We’re a professional medical billing service company, providing specialty specific billing and coding services. It isn’t always easy work, as you might imagine. Every medical specialty has its own quirks and nuances when it comes to specialty medical billing and coding. The documentation needs to match the information that is contained a healthcare claim, and the technical language unique to each specialty needs to be clear and concise for auditors and coders.
What makes our job difficult at times isn’t that we don’t understand nephrology billing. Our expert staff understands it quite well. Sometimes, however, other people have a hard time grasping the ins and outs of this specialty. We can’t blame them. Medical billing overall isn’t the most exciting subject, unless you make it your career, of course. At M-Scribe, professional medical billing is what we are all about.
Nephrology is the study and treatment kidneys diseases. Which is usually affected by other systemic diseases such as autoimmune diseases or diabetes mellitus. It can also cause systemic complications such as hypertension and osteodystrophy. Electrolyte imbalances, acidosis, kidney stones, polycystic kidneys, vasculitis, proteinuria and hematuria can all be linked to kidney dysfunction. In the most extreme cases, chronic renal failure can require dialysis or renal transplant.
A number of procedures are ordered and used to diagnosis and treat renal disease. All of the procedure and diagnosis codes used for nephrology billing are governed by guidelines and medical protocols published by third party payers, including CMS, Medicaid, and commercial healthcare insurers. The codes used to bill for nephrology services need to match a particular payer’s guidelines.

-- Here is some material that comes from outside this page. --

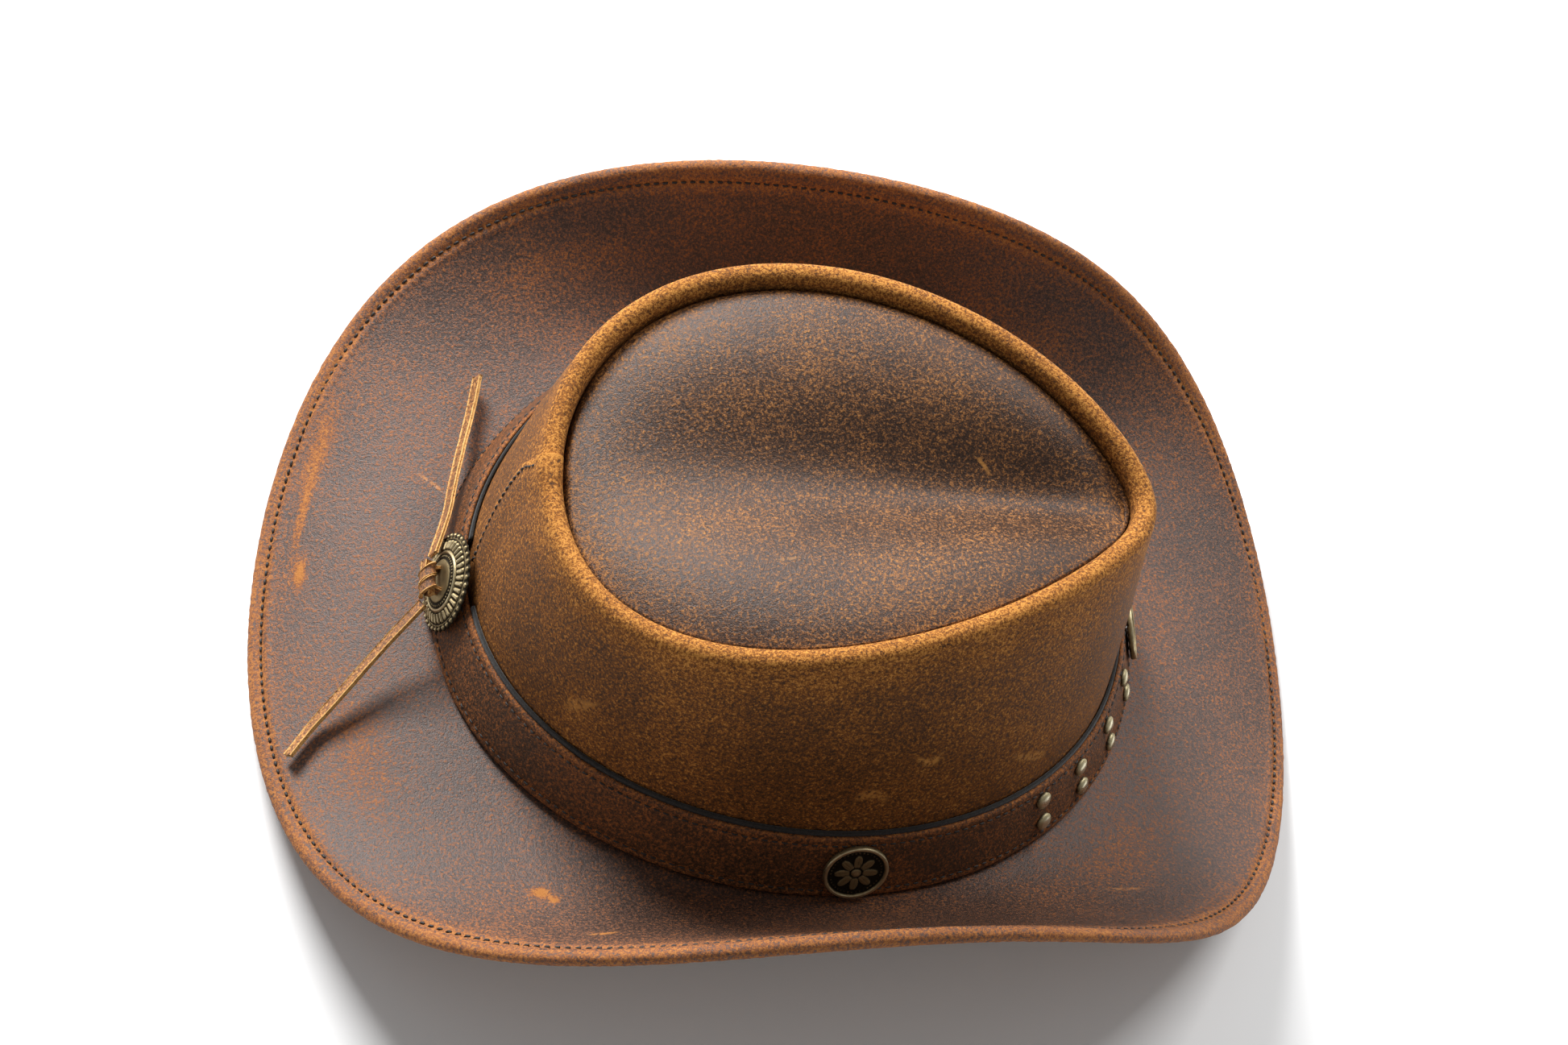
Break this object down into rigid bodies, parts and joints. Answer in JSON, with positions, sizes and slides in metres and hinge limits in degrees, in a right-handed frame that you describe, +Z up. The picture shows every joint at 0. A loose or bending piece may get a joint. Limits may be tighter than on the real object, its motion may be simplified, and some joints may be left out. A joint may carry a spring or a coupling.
{
  "type": "cowboy hat",
  "caption": "Low-crowned leather western hat: turned-up wired brim, pinched teardrop crown, hatband with studs, coin conchos and a laced back concho.",
  "frame": {"origin": "on the surface the hat stands on, under the middle of its brim", "axes": "+X to the front of the hat, +Y to the wearer's left, +Z up"},
  "size_m": [0.3283, 0.2648, 0.1195],
  "materials": {
    "brim_leather": "waxed pull-up leather, worn, satin",
    "crown_leather": "waxed pull-up leather, rubbed to orange-brown, matt",
    "crown_top_leather": "waxed pull-up leather, dark, satin",
    "hatband_leather": "waxed leather strip, stitched, raw edges",
    "backing_leather": "black, matt",
    "sweatband_leather": "thin roan leather, matt",
    "lace_leather": "tan lace with pale raw edges",
    "antique_brass": "antiqued, dark in the recesses, polished on the high spots",
    "stud_brass": "pale brass, polished domes",
    "screw_steel": "nickel-plated",
    "wire_steel": "bright spring wire"
  },
  "bodies": {
    "hat": {"back_concho": "antique_brass", "brim": "brim_leather", "brim_wire": "wire_steel", "crown_side": "crown_leather", "crown_top": "crown_top_leather", "hatband": "hatband_leather", "hatband_backing": "backing_leather", "lace_knot": "lace_leather", "lace_tail_lower": "lace_leather", "lace_tail_upper": "lace_leather", "stud_left_1_lower": "stud_brass", "stud_left_1_upper": "stud_brass", "stud_left_2_lower": "stud_brass", "stud_left_2_upper": "stud_brass", "stud_left_3_lower": "stud_brass", "stud_left_3_upper": "stud_brass", "stud_left_4_lower": "stud_brass", "stud_left_4_upper": "stud_brass", "stud_right_1_lower": "stud_brass", "stud_right_1_upper": "stud_brass", "stud_right_2_lower": "stud_brass", "stud_right_2_upper": "stud_brass", "stud_right_3_lower": "stud_brass", "stud_right_3_upper": "stud_brass", "stud_right_4_lower": "stud_brass", "stud_right_4_upper": "stud_brass", "sweatband": "sweatband_leather"},
    "front_concho": {"front_concho": "antique_brass", "front_concho_screw": "screw_steel"},
    "left_concho": {"left_concho": "antique_brass", "left_concho_screw": "screw_steel"},
    "right_concho": {"right_concho": "antique_brass", "right_concho_screw": "screw_steel"}
  },
  "joints": [
    {"name": "front_concho_turn", "type": "hinge", "parent": "hat", "child": "front_concho", "pos_m": [0.10463, 0, 0.02977], "axis": [0.9283, 0, 0.3718], "continuous": true},
    {"name": "left_concho_turn", "type": "hinge", "parent": "hat", "child": "left_concho", "pos_m": [0.01238, 0.09222, 0.04318], "axis": [0.1226, 0.8954, 0.428], "continuous": true},
    {"name": "right_concho_turn", "type": "hinge", "parent": "hat", "child": "right_concho", "pos_m": [0.01238, -0.09222, 0.04318], "axis": [0.1226, -0.8954, 0.428], "continuous": true}
  ]
}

We were talking with a client who has been in renal practice for a number of years. Like many physicians, this nephrologist has been making a comfortable income and meeting financial benchmarks that his accountant set for his outpatient practice. At M-Scribe, we have accounting and bookkeeping backgrounds, but our focus is on legally maximizing reimbursement based on payer guidance and medical record documentation. Many nephrology practices forego potential income by not considering the possibility of add-on services. It takes a professional billing company to be able to recognize opportunities that pre- and post-payment audits reveal.

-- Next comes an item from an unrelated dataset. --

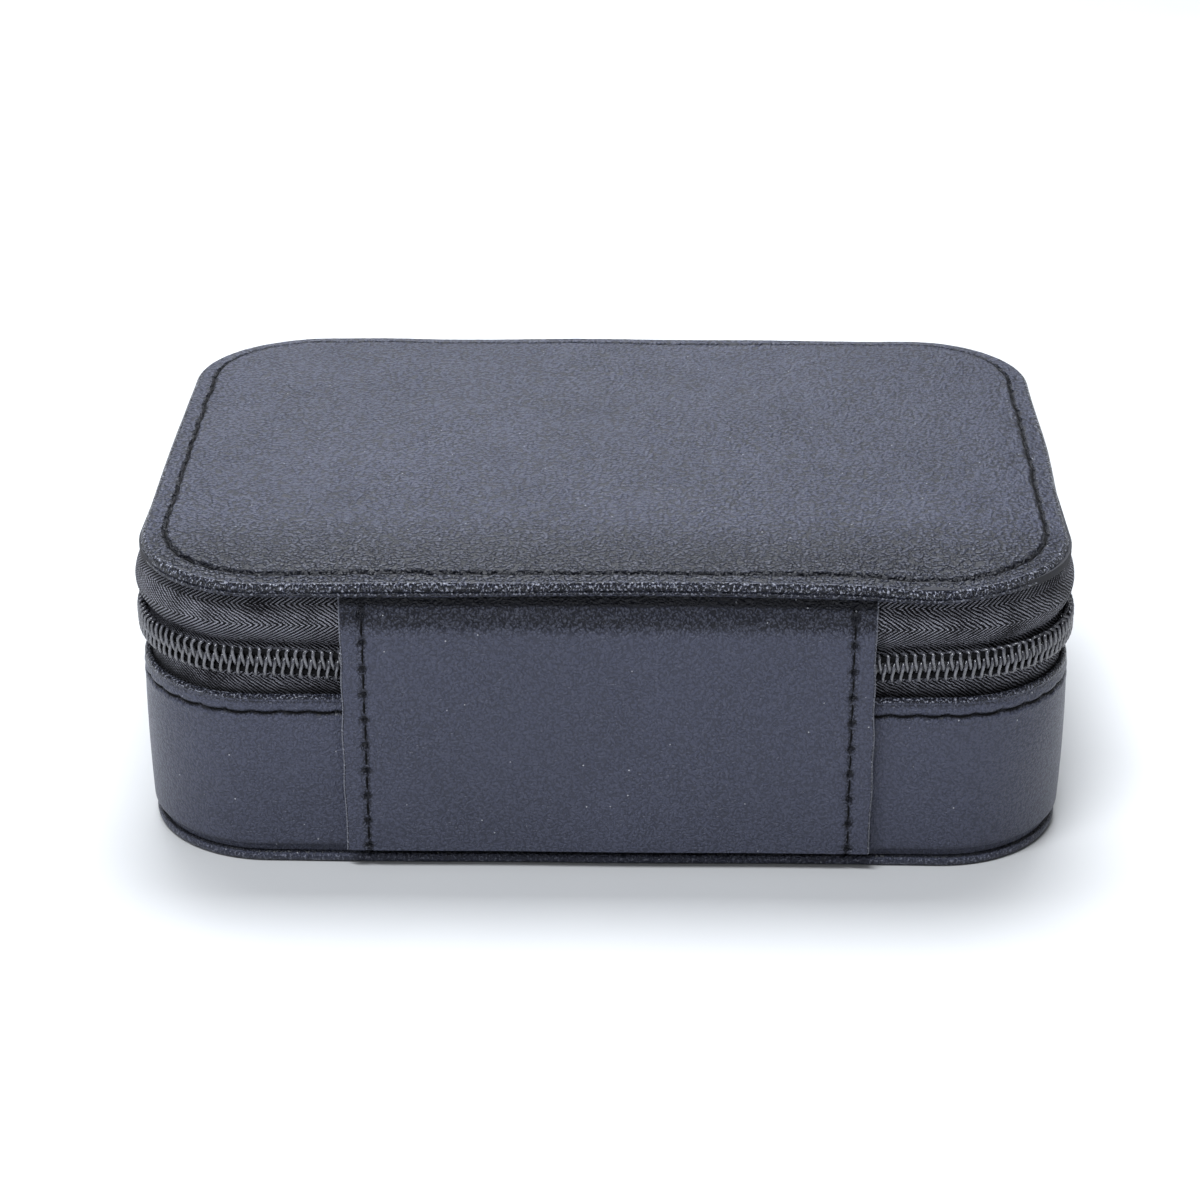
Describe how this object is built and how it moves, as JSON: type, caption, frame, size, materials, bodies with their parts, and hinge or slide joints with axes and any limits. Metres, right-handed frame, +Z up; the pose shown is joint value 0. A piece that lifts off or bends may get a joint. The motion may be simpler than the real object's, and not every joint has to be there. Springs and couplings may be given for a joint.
{
  "type": "leather jewellery case",
  "caption": "Zip-round leather jewellery case with a flat padded lid hinged on a leather spine, a divided velvet tray and ring rolls.",
  "frame": {"origin": "centre of the flat underside of the base, on the surface the case stands on", "axes": "+X along the spine to the right seen from the spine side, +Y from the spine towards the zip sliders, +Z up"},
  "size_m": [0.1624, 0.1227, 0.0546],
  "materials": {
    "leather": "dark navy grained leather, soft sheen",
    "frame_leather": "dark navy grained leather, fine",
    "thread": "black waxed thread",
    "board": "grey board",
    "foam": "thin foam sheet",
    "zip_tape": "charcoal herringbone tape",
    "zip_coil": "black nylon coil",
    "velvet": "charcoal velvet",
    "ring_roll": "charcoal velvet over foam",
    "mirror": "silvered glass",
    "slider_metal": "dark gunmetal plating"
  },
  "bodies": {
    "base": {"base_bottom_cover": "leather", "base_floor_board": "board", "base_wall_board": "board", "base_wall_foam": "foam", "base_side_cover": "leather", "base_rim_stitching": "thread", "base_zip_tape": "zip_tape", "base_zip_coil": "zip_coil", "base_wall_lining": "velvet", "base_floor_lining": "velvet", "spine_backing": "board", "spine_panel_lower": "leather", "spine_stitching": "thread", "spine_lining_lower": "velvet", "partition": "velvet", "long_divider": "velvet", "short_divider": "velvet", "ring_roll_bed": "velvet", "ring_roll_1": "ring_roll", "ring_roll_2": "ring_roll", "ring_roll_3": "ring_roll", "ring_roll_4": "ring_roll", "ring_roll_5": "ring_roll", "ring_roll_6": "ring_roll", "ring_roll_7": "ring_roll", "ring_roll_8": "ring_roll"},
    "lid": {"lid_top_cover": "leather", "lid_stitching": "thread", "lid_foam": "foam", "lid_board": "board", "lid_zip_tape": "zip_tape", "lid_zip_coil": "zip_coil", "lid_inner_board": "board", "lid_inner_lining": "velvet", "mirror_frame": "frame_leather", "mirror_glass": "mirror", "spine_panel_upper": "leather", "spine_lining_upper": "velvet"},
    "slider_left": {"slider_left": "slider_metal"},
    "slider_right": {"slider_right": "slider_metal"},
    "pull_left": {"pull_left": "slider_metal"},
    "pull_right": {"pull_right": "slider_metal"}
  },
  "joints": [
    {"name": "lid_hinge", "type": "hinge", "parent": "base", "child": "lid", "pos_m": [0, -0.05945, 0.0389], "axis": [1, 0, 0], "range_deg": [0, 110]},
    {"name": "slider_left_slide", "type": "slide", "parent": "base", "child": "slider_left", "axis": [-1, 0, 0], "range_m": [0, 0.045]},
    {"name": "slider_right_slide", "type": "slide", "parent": "base", "child": "slider_right", "axis": [1, 0, 0], "range_m": [0, 0.045]},
    {"name": "pull_left_swing", "type": "hinge", "parent": "slider_left", "child": "pull_left", "pos_m": [-0.0051, 0.0616, 0.0389], "axis": [1, 0, 0], "range_deg": [0, 150]},
    {"name": "pull_right_swing", "type": "hinge", "parent": "slider_right", "child": "pull_right", "pos_m": [0.0051, 0.0616, 0.0389], "axis": [1, 0, 0], "range_deg": [0, 150]}
  ]
}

When a physician encounters a patient face-to-face during a dialysis session, while obtaining a needle core biopsy, or when performing an renal ultrasound in the office, the evaluation and management services related to the primary procedure are not un-bundled. They are considered integral to performing the procedure.There are times, however, when additional E/M services are provided. When these are adequately documented, these should be billed with the appropriate modifier to receive payment for medically necessary services provided. There is nothing illegal about this. It is not considered up-coding or overcharging when coded correctly and justified in the medical record. Going over these requirements and explaining them to this provider is what kept us busy this week at our office in Atlanta.

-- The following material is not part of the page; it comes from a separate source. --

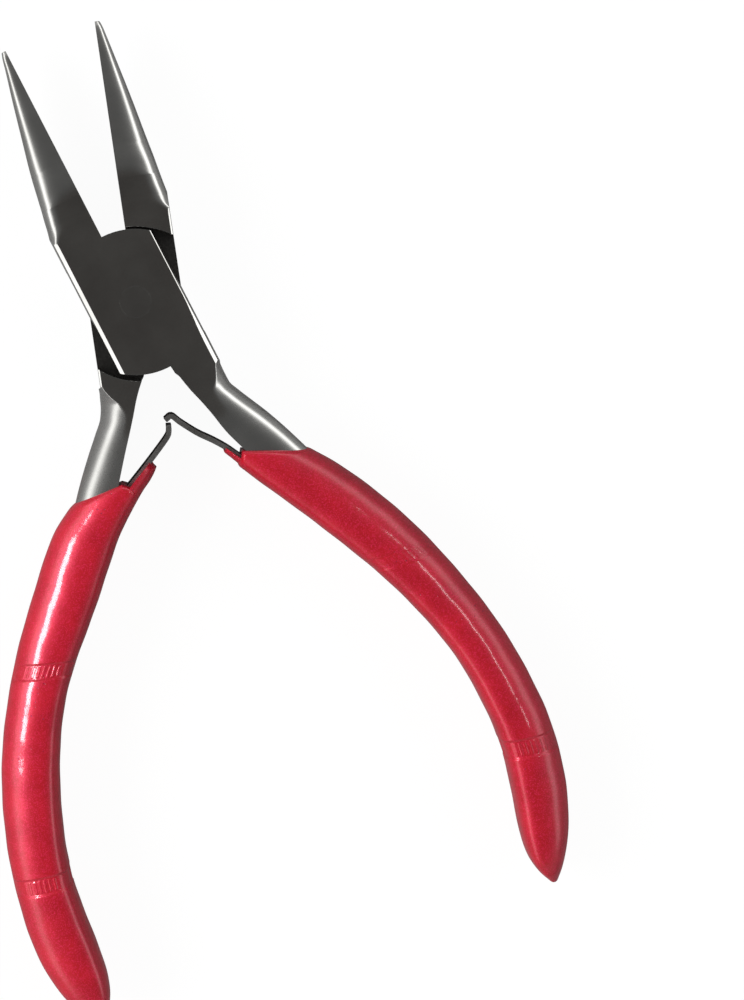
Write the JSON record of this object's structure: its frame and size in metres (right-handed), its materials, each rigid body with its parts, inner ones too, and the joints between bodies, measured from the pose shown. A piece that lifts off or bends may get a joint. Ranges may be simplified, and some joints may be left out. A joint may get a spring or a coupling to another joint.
{
  "type": "jewellery pliers",
  "caption": "Slip-through box-joint pliers with slim tapered half-round jaws, a double leaf spring and dipped red grips.",
  "frame": {"origin": "on the pivot axis at the lower flat of the box, with the tool lying flat", "axes": "+Z along the pivot rivet, up through the upper flat; +Y towards the jaw tips, midway between the open jaws; +X to the right handle"},
  "size_m": [0.074, 0.1256, 0.0088],
  "materials": {
    "forged_steel": "ground and lightly polished, fine grinding lines",
    "spring_steel": "blued spring strip, dull",
    "red_vinyl": "glossy pearlescent red dip-moulded vinyl"
  },
  "bodies": {
    "box_half": {"box_lever": "forged_steel", "pivot_rivet": "forged_steel", "right_spring_tail": "spring_steel", "right_spring_rivet": "forged_steel", "right_grip": "red_vinyl"},
    "tongue_half": {"tongue_lever": "forged_steel", "left_spring_tail": "spring_steel", "left_spring_rivet": "forged_steel", "left_grip": "red_vinyl"},
    "right_spring": {"right_spring_blade": "spring_steel", "right_grip_web": "red_vinyl"},
    "left_spring": {"left_spring_blade": "spring_steel", "left_grip_web": "red_vinyl"}
  },
  "joints": [
    {"name": "pivot", "type": "hinge", "parent": "box_half", "child": "tongue_half", "pos_m": [0, 0, 0.0044], "axis": [0, 0, 1], "range_deg": [-6, 18.6], "stiffness_Nm_per_rad": 0.6},
    {"name": "right_spring_flex", "type": "hinge", "parent": "box_half", "child": "right_spring", "pos_m": [0.00675, -0.02339, 0.0044], "axis": [0, 0, 1], "range_deg": [-19, 6.5]},
    {"name": "left_spring_flex", "type": "hinge", "parent": "tongue_half", "child": "left_spring", "pos_m": [-0.00802, -0.02268, 0.0044], "axis": [0, 0, 1], "range_deg": [-6.2, 18.2]}
  ],
  "couplings": [
    {"joint": "right_spring_flex", "follows": "pivot", "ratio": -1},
    {"joint": "left_spring_flex", "follows": "pivot", "ratio": 0.95}
  ]
}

In ICD-10-CM diseases of the genito-urinary system fall under the code sets N00-N99. Like other ICD-10 codes, those used to describe renal conditions are greatly expanded compared to the options available in ICD-9-CM. The additional characters and the increased specificity required under ICD-10 will present a challenge to medical coders and billers as they translate the medical encounter into a reimbursable healthcare claim. Providers need to be familiar with the new coding system, as well. Working together, physicians and medical billers can ensure that clean claims are submitted and cash flow won’t be impacted when the mandated ICD-10 transition takes place in the near future.